**Material provided:**
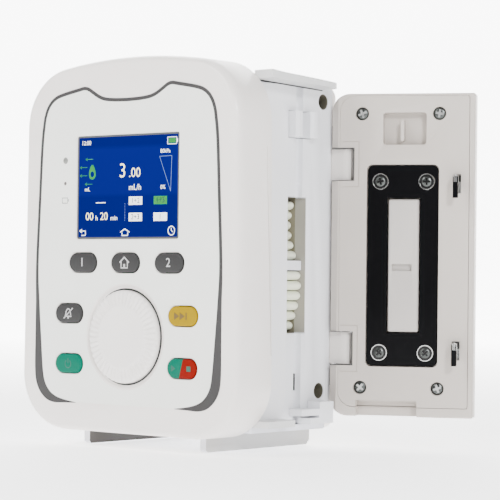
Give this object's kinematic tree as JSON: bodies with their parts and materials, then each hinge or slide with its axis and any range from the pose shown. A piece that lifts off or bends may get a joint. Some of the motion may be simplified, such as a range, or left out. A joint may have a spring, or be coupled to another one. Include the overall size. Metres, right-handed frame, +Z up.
{
  "type": "infusion pump",
  "caption": "Bench or pole-mounted infusion pump with display, keys and dial on the front, a row of peristaltic fingers in its side and a hinged side door that presses the tube against them.",
  "frame": {"origin": "bottom centre of the bounding box with the door open at rest", "axes": "+Z up, +Y from the front panel towards the back, +X to the right seen from the front"},
  "size_m": [0.1684, 0.1146, 0.1623],
  "materials": {
    "white_shell": "satin",
    "door_grey": "satin",
    "mech_white": "satin",
    "dial_white": "satin",
    "key_grey": "matte",
    "key_yellow": "satin",
    "key_green": "satin",
    "key_red": "satin",
    "screen_glass": "gloss",
    "black_gloss": "gloss",
    "black_plastic": "matte",
    "steel": "satin",
    "aluminium": "satin",
    "board_green": "satin",
    "rubber": "matte",
    "battery_blue": "satin"
  },
  "bodies": {
    "housing": {"air_sensor": "black_plastic", "battery_pack": "battery_blue", "bottom_ledge": "white_shell", "clamp_bracket": "mech_white", "display_module": "black_plastic", "display_window": "screen_glass", "drive_belt": "rubber", "drive_motor": "steel", "front_bezel": "white_shell", "hinge_lug_lower": "white_shell", "hinge_lug_upper": "white_shell", "hinge_pin_lower": "steel", "hinge_pin_upper": "steel", "left_foot_rail": "white_shell", "lower_tube_guide": "mech_white", "main_board": "board_green", "mechanism_chassis": "aluminium", "mechanism_panel": "mech_white", "mid_housing": "white_shell", "power_inlet": "black_plastic", "rear_cover": "white_shell", "right_foot_rail": "white_shell", "rotary_encoder": "aluminium", "top_cap": "white_shell", "upper_tube_clip": "mech_white"},
    "dial": {"dial_knob": "dial_white"},
    "camshaft": {"camshaft": "steel", "cam_pulley": "aluminium"},
    "motor_rotor": {"motor_pulley": "aluminium"},
    "plunger": {"pressure_plunger": "mech_white"},
    "door": {"door_outer_shell": "door_grey", "door_inner_panel": "door_grey", "backing_plate": "black_gloss"},
    "platen": {"pressure_platen": "mech_white"},
    "latch_handle": {"latch_handle": "door_grey"},
    "latch_bar": {"latch_bar": "steel", "latch_hook_upper": "steel", "latch_hook_lower": "steel"},
    "clamp_jaw": {"clamp_jaw": "rubber"},
    "clamp_screw": {"clamp_screw": "black_plastic"},
    "key_f1": {"key_f1": "key_grey"},
    "key_home": {"key_home": "key_grey"},
    "key_f2": {"key_f2": "key_grey"},
    "key_mute": {"key_mute": "key_grey"},
    "key_bolus": {"key_bolus": "key_yellow"},
    "key_power": {"key_power": "key_green"},
    "key_start_stop": {"key_start_stop": "key_red"},
    "finger_01": {"finger_01": "mech_white"},
    "finger_02": {"finger_02": "mech_white"},
    "finger_03": {"finger_03": "mech_white"},
    "finger_04": {"finger_04": "mech_white"},
    "finger_05": {"finger_05": "mech_white"},
    "finger_06": {"finger_06": "mech_white"},
    "finger_07": {"finger_07": "mech_white"},
    "finger_08": {"finger_08": "mech_white"},
    "finger_09": {"finger_09": "mech_white"},
    "finger_10": {"finger_10": "mech_white"},
    "finger_11": {"finger_11": "mech_white"},
    "finger_12": {"finger_12": "mech_white"}
  },
  "joints": [
    {"name": "door_hinge", "type": "hinge", "parent": "housing", "child": "door", "pos_m": [0.03374, 0.0212, 0.0765], "axis": [0, 0, 1], "range_deg": [-118.3, 11.7]},
    {"name": "dial_spin", "type": "hinge", "parent": "housing", "child": "dial", "pos_m": [-0.02256, -0.0537, 0.0463], "axis": [0, 1, 0], "continuous": true},
    {"name": "camshaft_spin", "type": "hinge", "parent": "housing", "child": "camshaft", "pos_m": [0.00144, -0.0043, 0.0765], "axis": [0, 0, 1], "continuous": true},
    {"name": "motor_spin", "type": "hinge", "parent": "housing", "child": "motor_rotor", "pos_m": [-0.02456, -0.0043, 0.114], "axis": [0, 0, 1], "continuous": true},
    {"name": "plunger_slide", "type": "slide", "parent": "housing", "child": "plunger", "axis": [1, 0, 0], "range_m": [-0.002, 0.0005], "stiffness_N_per_m": 60},
    {"name": "platen_press", "type": "slide", "parent": "door", "child": "platen", "axis": [-0.4741, 0.8805, 0], "range_m": [0, 0.001], "stiffness_N_per_m": 500},
    {"name": "latch_turn", "type": "hinge", "parent": "door", "child": "latch_handle", "pos_m": [0.07397, 0.04593, 0.075], "axis": [-0.4741, 0.8805, 0], "range_deg": [0, 50]},
    {"name": "latch_slide", "type": "slide", "parent": "door", "child": "latch_bar", "axis": [0, 0, 1], "range_m": [-0.004, 0]},
    {"name": "clamp_jaw_slide", "type": "slide", "parent": "housing", "child": "clamp_jaw", "axis": [1, 0, 0], "range_m": [-0.0121, 0.0101]},
    {"name": "clamp_screw_turn", "type": "hinge", "parent": "clamp_jaw", "child": "clamp_screw", "pos_m": [-0.07456, 0.0438, 0.084], "axis": [1, 0, 0], "range_deg": [-1080, 900]},
    {"name": "key_f1_press", "type": "slide", "parent": "housing", "child": "key_f1", "axis": [0, 1, 0], "range_m": [0, 0.0008], "stiffness_N_per_m": 300},
    {"name": "key_home_press", "type": "slide", "parent": "housing", "child": "key_home", "axis": [0, 1, 0], "range_m": [0, 0.0008], "stiffness_N_per_m": 300},
    {"name": "key_f2_press", "type": "slide", "parent": "housing", "child": "key_f2", "axis": [0, 1, 0], "range_m": [0, 0.0008], "stiffness_N_per_m": 300},
    {"name": "key_mute_press", "type": "slide", "parent": "housing", "child": "key_mute", "axis": [0, 1, 0], "range_m": [0, 0.0008], "stiffness_N_per_m": 300},
    {"name": "key_bolus_press", "type": "slide", "parent": "housing", "child": "key_bolus", "axis": [0, 1, 0], "range_m": [0, 0.0008], "stiffness_N_per_m": 300},
    {"name": "key_power_press", "type": "slide", "parent": "housing", "child": "key_power", "axis": [0, 1, 0], "range_m": [0, 0.0008], "stiffness_N_per_m": 300},
    {"name": "key_start_stop_press", "type": "slide", "parent": "housing", "child": "key_start_stop", "axis": [0, 1, 0], "range_m": [0, 0.0008], "stiffness_N_per_m": 300},
    {"name": "finger_01_slide", "type": "slide", "parent": "housing", "child": "finger_01", "axis": [1, 0, 0], "range_m": [-0.00145, 0.00435], "stiffness_N_per_m": 20},
    {"name": "finger_02_slide", "type": "slide", "parent": "housing", "child": "finger_02", "axis": [1, 0, 0], "range_m": [-0.0029, 0.0029], "stiffness_N_per_m": 20},
    {"name": "finger_03_slide", "type": "slide", "parent": "housing", "child": "finger_03", "axis": [1, 0, 0], "range_m": [-0.00435, 0.00145], "stiffness_N_per_m": 20},
    {"name": "finger_04_slide", "type": "slide", "parent": "housing", "child": "finger_04", "axis": [1, 0, 0], "range_m": [-0.00541, 0.00039], "stiffness_N_per_m": 20},
    {"name": "finger_05_slide", "type": "slide", "parent": "housing", "child": "finger_05", "axis": [1, 0, 0], "range_m": [-0.0058, 0], "stiffness_N_per_m": 20},
    {"name": "finger_06_slide", "type": "slide", "parent": "housing", "child": "finger_06", "axis": [1, 0, 0], "range_m": [-0.00541, 0.00039], "stiffness_N_per_m": 20},
    {"name": "finger_07_slide", "type": "slide", "parent": "housing", "child": "finger_07", "axis": [1, 0, 0], "range_m": [-0.0029, 0.0029], "stiffness_N_per_m": 20},
    {"name": "finger_08_slide", "type": "slide", "parent": "housing", "child": "finger_08", "axis": [1, 0, 0], "range_m": [-0.00145, 0.00435], "stiffness_N_per_m": 20},
    {"name": "finger_09_slide", "type": "slide", "parent": "housing", "child": "finger_09", "axis": [1, 0, 0], "range_m": [-0.00039, 0.00541], "stiffness_N_per_m": 20},
    {"name": "finger_10_slide", "type": "slide", "parent": "housing", "child": "finger_10", "axis": [1, 0, 0], "range_m": [0, 0.0058], "stiffness_N_per_m": 20},
    {"name": "finger_11_slide", "type": "slide", "parent": "housing", "child": "finger_11", "axis": [1, 0, 0], "range_m": [-0.00039, 0.00541], "stiffness_N_per_m": 20},
    {"name": "finger_12_slide", "type": "slide", "parent": "housing", "child": "finger_12", "axis": [1, 0, 0], "range_m": [-0.00145, 0.00435], "stiffness_N_per_m": 20}
  ],
  "couplings": [
    {"joint": "motor_spin", "follows": "camshaft_spin", "ratio": 2},
    {"joint": "latch_slide", "follows": "latch_turn", "m_per_rad": -0.0045837},
    {"joint": "clamp_jaw_slide", "follows": "clamp_screw_turn", "m_per_rad": 0.00063662}
  ]
}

**Required work:** Copy all the lines above that hold the string "from".

**Written reply:**
Give this object's kinematic tree as JSON: bodies with their parts and materials, then each hinge or slide with its axis and any range from the pose shown. A piece that lifts off or bends may get a joint. Some of the motion may be simplified, such as a range, or left out. A joint may have a spring, or be coupled to another one. Include the overall size. Metres, right-handed frame, +Z up.
  "frame": {"origin": "bottom centre of the bounding box with the door open at rest", "axes": "+Z up, +Y from the front panel towards the back, +X to the right seen from the front"},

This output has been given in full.